Ruby learns a similar lesson when she inhabits the body of Hillary. Caleb’s potion transforms Ruby into a white woman, allowing her to experience the world from the perspective of a member of a different race. From the very first moments as Hillary, Ruby experiences the benefits of being white in America. She is able to hail a taxi without any issue, she is treated to a meal by a policeman, and she can walk anywhere she pleases. Each time Ruby breaks another racial barrier, she makes a note to herself of what is permitted to what people and what is denied to African Americans.

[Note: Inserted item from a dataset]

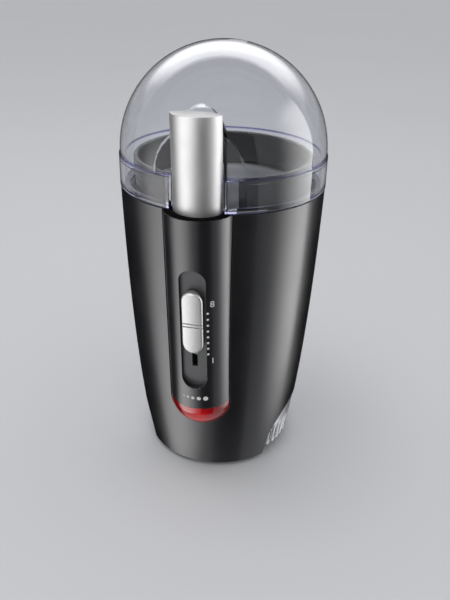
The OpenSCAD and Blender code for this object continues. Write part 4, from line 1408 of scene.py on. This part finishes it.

However, life as a white woman also has drawbacks. Hillary is perceived as a sex object by the male characters. She is patronized constantly, and even white women like Kathy are not immune to police violence. Ruby learns that white women enjoy greater privileges than African American women, but the misogyny in the society complicates and colors the various prejudices. Ruby, as an African American woman, is able to free herself of some of the racial restrictions which society places upon her, but even Hillary is held back by the gendered way in which society is constructed. Not only do the characters have to deal with racism and dark magic, but the poor and female characters have their problems amplified by the litany of injustices visited upon them by the rich, white, male society in which they live.